AI-assisted development makes rapid custom prototyping economically viable. What once required months and six-figure investments now takes weeks and modest costs. This economic shift enables fundamentally different go-to-market approaches. Sales organizations can show rather than tell. They can prove rather than promise. They can demonstrate capability in contexts that mirror buyer environments rather than asking buyers to imagine how generic demonstrations might translate to their needs.

The approach requires change. Sales teams must learn to identify opportunities where prototyping accelerates deals. Engineering teams must balance fidelity with speed. Account management must frame prototypes appropriately within evaluation processes. These changes demand investment in tools, training, and process development. Organizations that make these investments create competitive advantages that compound over time.

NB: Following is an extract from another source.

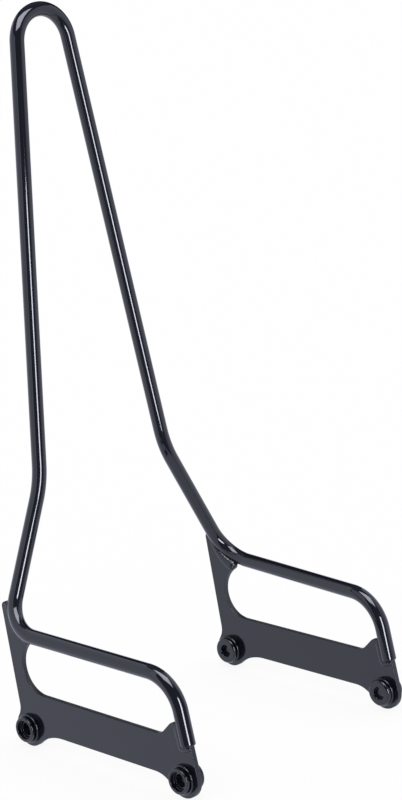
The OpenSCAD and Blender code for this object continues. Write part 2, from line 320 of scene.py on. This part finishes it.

Government markets particularly favor prototype-driven approaches. Past performance barriers decrease when capability gets demonstrated directly. Compliance becomes tangible rather than documented. Technical evaluation shifts from assessing vendor claims to evaluating working systems. Innovation adoption accelerates when new approaches can be tested rather than imagined.

Start small. Identify high-value opportunities where technical complexity or novelty creates natural skepticism. Build focused prototypes that address core concerns. Measure results rigorously. Learn from each engagement. Accumulate reusable assets. Scale gradually. The capability you build becomes a strategic asset that generates returns across the entire sales pipeline.

The organizations that win in this new environment will be those that recognize a fundamental truth: in a world of increasing technical complexity and rapid innovation, showing beats telling every time. Build that capability now. Your future sales results depend on it.